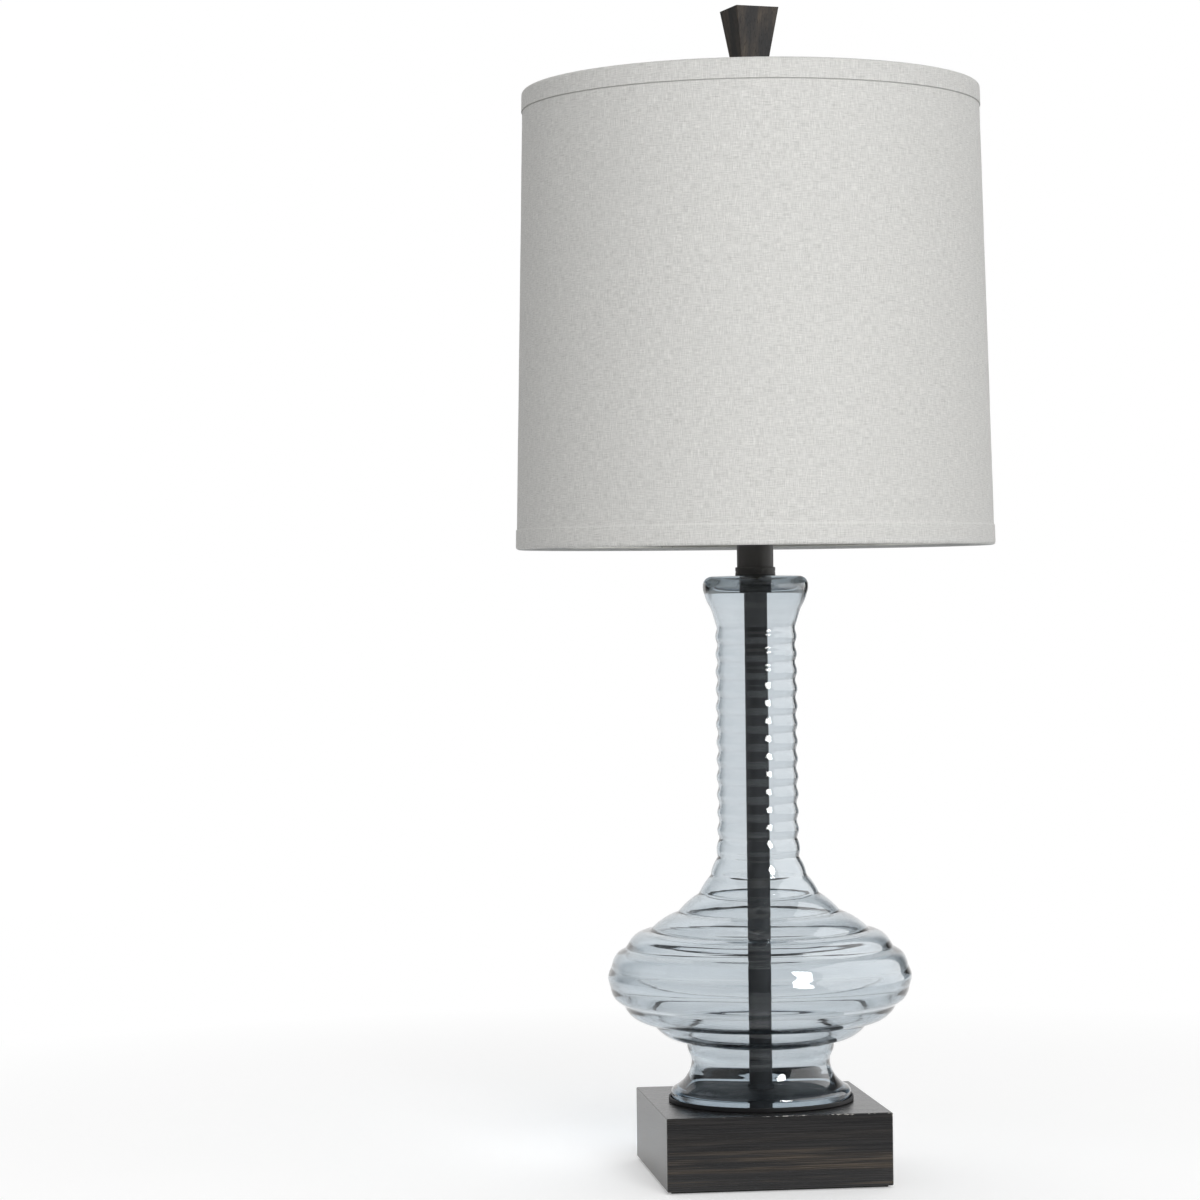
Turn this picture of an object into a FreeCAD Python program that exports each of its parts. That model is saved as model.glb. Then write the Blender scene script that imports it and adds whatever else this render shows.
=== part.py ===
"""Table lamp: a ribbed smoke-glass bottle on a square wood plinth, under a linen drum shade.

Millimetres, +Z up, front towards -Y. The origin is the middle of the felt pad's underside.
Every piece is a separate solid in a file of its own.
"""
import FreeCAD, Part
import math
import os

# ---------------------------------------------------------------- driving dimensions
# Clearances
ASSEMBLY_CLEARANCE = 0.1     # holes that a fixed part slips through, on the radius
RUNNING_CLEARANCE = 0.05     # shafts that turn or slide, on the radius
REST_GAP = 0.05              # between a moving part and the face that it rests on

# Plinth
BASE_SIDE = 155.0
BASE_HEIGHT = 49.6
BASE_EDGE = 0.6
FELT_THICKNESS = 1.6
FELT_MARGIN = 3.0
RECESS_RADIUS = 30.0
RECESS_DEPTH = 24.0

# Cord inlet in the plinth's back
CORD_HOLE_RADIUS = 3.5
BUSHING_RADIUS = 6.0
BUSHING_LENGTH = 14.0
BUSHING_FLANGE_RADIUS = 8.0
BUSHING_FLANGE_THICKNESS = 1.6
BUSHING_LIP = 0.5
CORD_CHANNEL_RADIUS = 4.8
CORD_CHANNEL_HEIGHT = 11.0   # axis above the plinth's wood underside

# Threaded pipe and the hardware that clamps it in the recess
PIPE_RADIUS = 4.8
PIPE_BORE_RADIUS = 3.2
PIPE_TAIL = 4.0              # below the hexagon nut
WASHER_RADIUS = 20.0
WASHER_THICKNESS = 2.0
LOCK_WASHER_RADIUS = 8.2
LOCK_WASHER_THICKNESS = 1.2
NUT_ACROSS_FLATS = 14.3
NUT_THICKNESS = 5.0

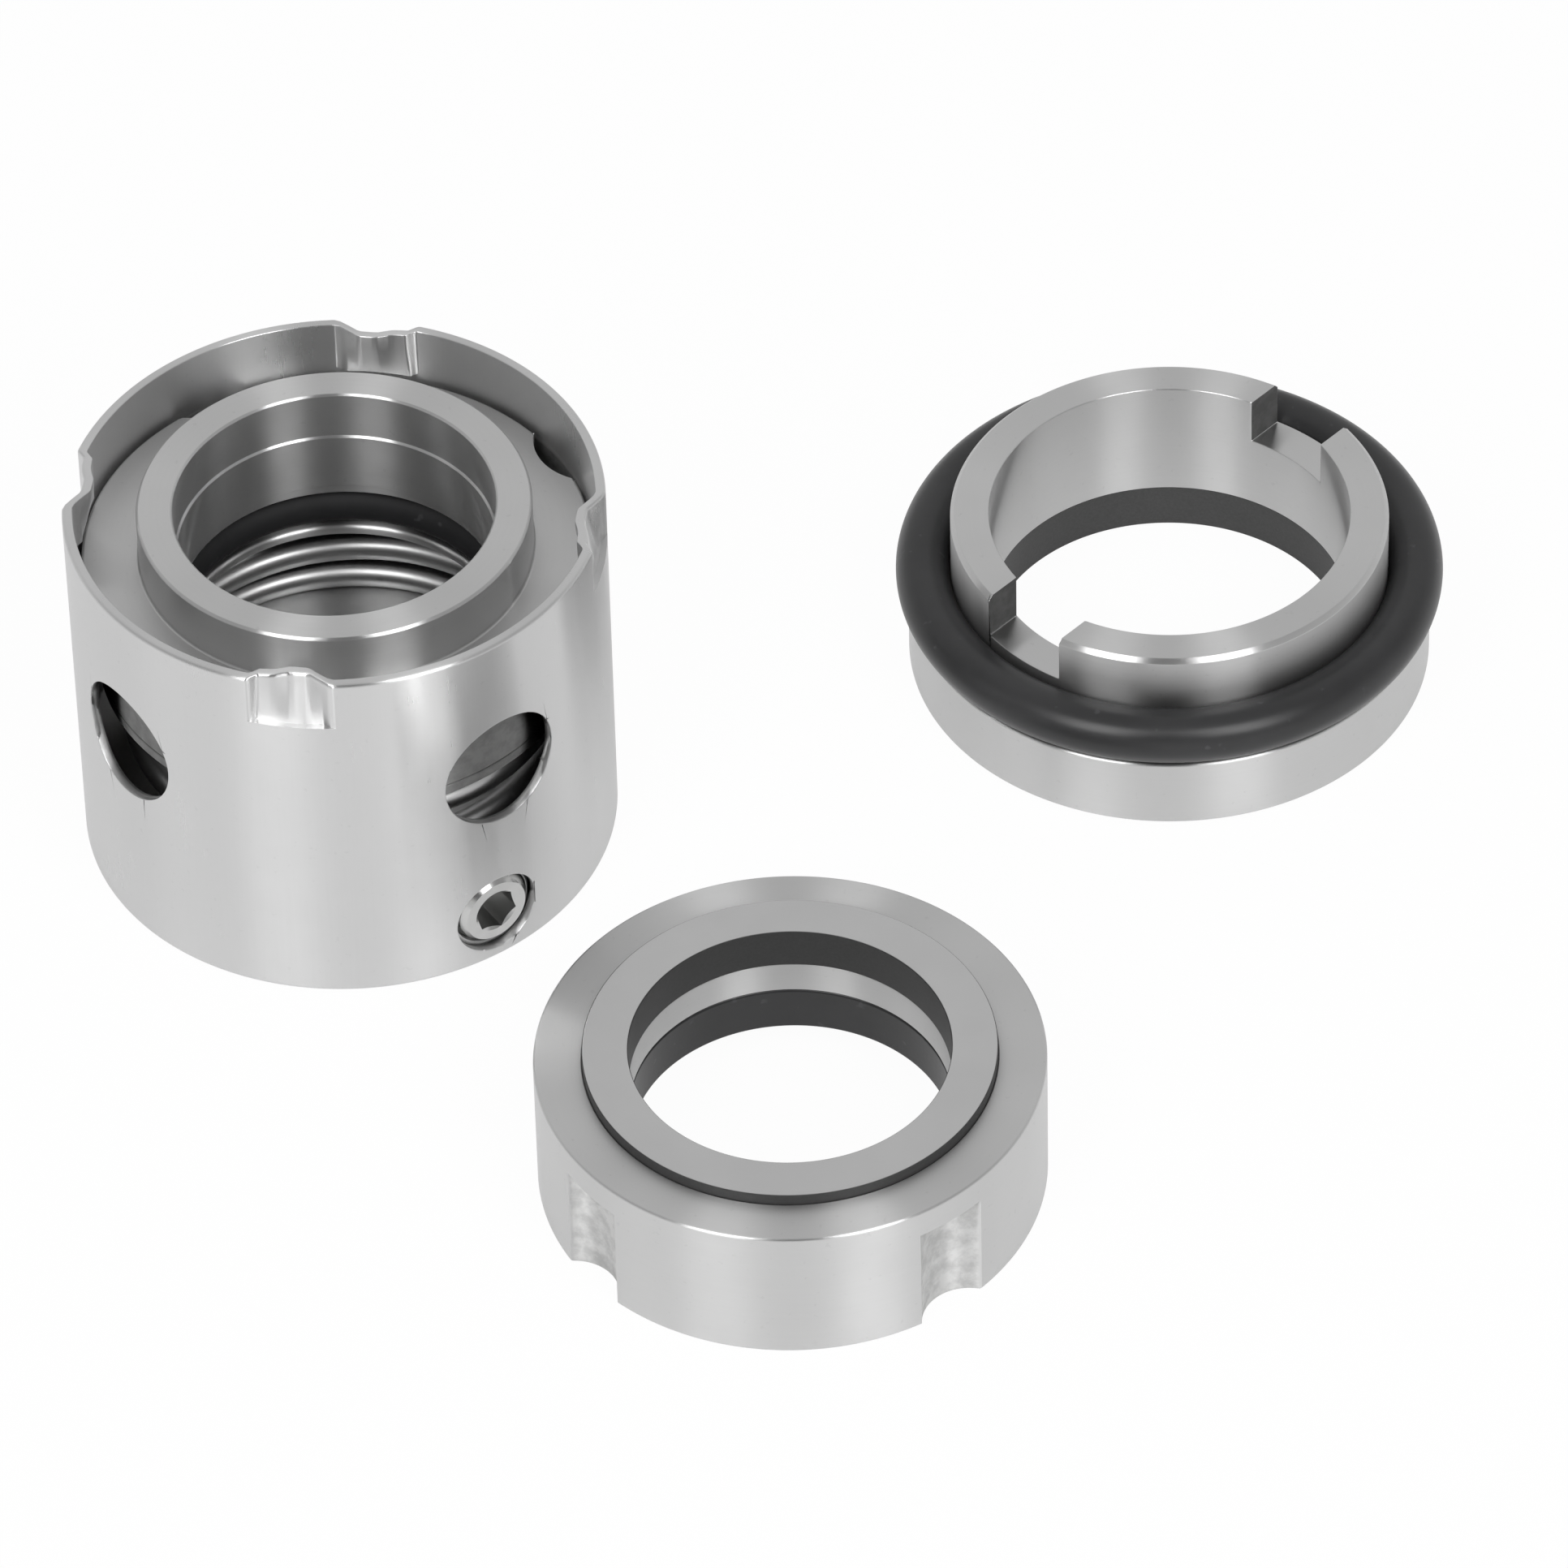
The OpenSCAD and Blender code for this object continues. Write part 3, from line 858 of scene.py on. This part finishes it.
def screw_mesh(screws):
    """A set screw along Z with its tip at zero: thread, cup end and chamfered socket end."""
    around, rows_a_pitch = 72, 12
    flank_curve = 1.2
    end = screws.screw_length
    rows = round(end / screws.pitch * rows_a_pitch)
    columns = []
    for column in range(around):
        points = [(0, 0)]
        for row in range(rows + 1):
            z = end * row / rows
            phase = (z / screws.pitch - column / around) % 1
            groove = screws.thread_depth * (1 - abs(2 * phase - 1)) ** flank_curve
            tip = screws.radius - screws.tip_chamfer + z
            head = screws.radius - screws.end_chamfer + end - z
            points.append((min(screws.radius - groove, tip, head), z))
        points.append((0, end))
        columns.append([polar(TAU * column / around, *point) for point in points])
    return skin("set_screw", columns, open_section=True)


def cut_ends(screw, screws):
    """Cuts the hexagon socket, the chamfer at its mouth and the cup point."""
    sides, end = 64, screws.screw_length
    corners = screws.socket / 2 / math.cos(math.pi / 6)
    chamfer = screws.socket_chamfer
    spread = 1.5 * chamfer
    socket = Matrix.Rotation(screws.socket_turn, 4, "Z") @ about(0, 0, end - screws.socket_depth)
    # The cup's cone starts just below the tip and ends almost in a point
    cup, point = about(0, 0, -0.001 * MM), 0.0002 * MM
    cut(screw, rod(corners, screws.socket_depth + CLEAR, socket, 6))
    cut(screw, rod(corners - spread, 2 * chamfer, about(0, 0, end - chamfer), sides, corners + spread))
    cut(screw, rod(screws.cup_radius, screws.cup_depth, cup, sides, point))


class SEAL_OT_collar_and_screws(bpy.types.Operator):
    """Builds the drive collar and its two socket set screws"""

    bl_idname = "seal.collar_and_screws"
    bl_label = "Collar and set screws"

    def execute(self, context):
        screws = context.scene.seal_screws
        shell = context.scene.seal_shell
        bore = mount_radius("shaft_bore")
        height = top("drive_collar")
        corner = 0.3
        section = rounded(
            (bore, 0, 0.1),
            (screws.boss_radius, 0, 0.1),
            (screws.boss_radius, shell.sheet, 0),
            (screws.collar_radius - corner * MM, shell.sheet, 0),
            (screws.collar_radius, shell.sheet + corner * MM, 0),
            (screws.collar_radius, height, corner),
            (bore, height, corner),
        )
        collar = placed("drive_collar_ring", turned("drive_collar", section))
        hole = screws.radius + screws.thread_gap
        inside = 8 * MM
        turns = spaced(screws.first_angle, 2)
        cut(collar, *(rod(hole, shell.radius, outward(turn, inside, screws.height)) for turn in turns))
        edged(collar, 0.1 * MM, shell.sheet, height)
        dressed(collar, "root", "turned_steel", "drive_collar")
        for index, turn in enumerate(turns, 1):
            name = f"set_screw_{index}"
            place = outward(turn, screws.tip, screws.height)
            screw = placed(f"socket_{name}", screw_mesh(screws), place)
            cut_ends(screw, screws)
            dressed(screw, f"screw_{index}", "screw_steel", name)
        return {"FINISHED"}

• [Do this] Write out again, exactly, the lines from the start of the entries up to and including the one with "NUT_THICKNESS = 5.0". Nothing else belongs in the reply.

• [Solution to the exercise]
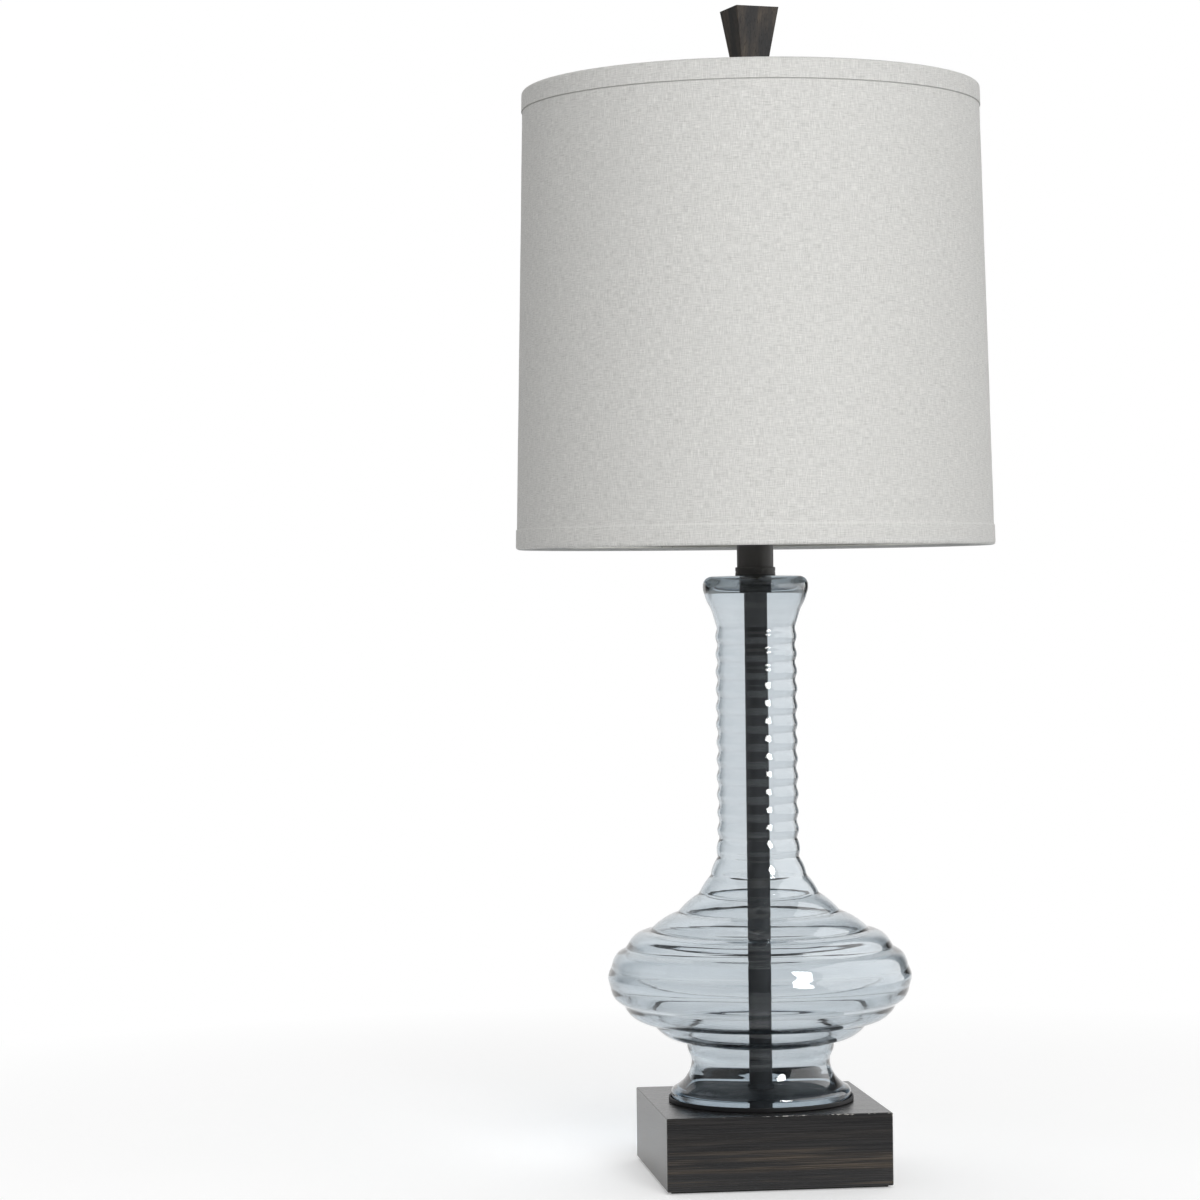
Turn this picture of an object into a FreeCAD Python program that exports each of its parts. That model is saved as model.glb. Then write the Blender scene script that imports it and adds whatever else this render shows.
=== part.py ===
"""Table lamp: a ribbed smoke-glass bottle on a square wood plinth, under a linen drum shade.

Millimetres, +Z up, front towards -Y. The origin is the middle of the felt pad's underside.
Every piece is a separate solid in a file of its own.
"""
import FreeCAD, Part
import math
import os

# ---------------------------------------------------------------- driving dimensions
# Clearances
ASSEMBLY_CLEARANCE = 0.1     # holes that a fixed part slips through, on the radius
RUNNING_CLEARANCE = 0.05     # shafts that turn or slide, on the radius
REST_GAP = 0.05              # between a moving part and the face that it rests on

# Plinth
BASE_SIDE = 155.0
BASE_HEIGHT = 49.6
BASE_EDGE = 0.6
FELT_THICKNESS = 1.6
FELT_MARGIN = 3.0
RECESS_RADIUS = 30.0
RECESS_DEPTH = 24.0

# Cord inlet in the plinth's back
CORD_HOLE_RADIUS = 3.5
BUSHING_RADIUS = 6.0
BUSHING_LENGTH = 14.0
BUSHING_FLANGE_RADIUS = 8.0
BUSHING_FLANGE_THICKNESS = 1.6
BUSHING_LIP = 0.5
CORD_CHANNEL_RADIUS = 4.8
CORD_CHANNEL_HEIGHT = 11.0   # axis above the plinth's wood underside

# Threaded pipe and the hardware that clamps it in the recess
PIPE_RADIUS = 4.8
PIPE_BORE_RADIUS = 3.2
PIPE_TAIL = 4.0              # below the hexagon nut
WASHER_RADIUS = 20.0
WASHER_THICKNESS = 2.0
LOCK_WASHER_RADIUS = 8.2
LOCK_WASHER_THICKNESS = 1.2
NUT_ACROSS_FLATS = 14.3
NUT_THICKNESS = 5.0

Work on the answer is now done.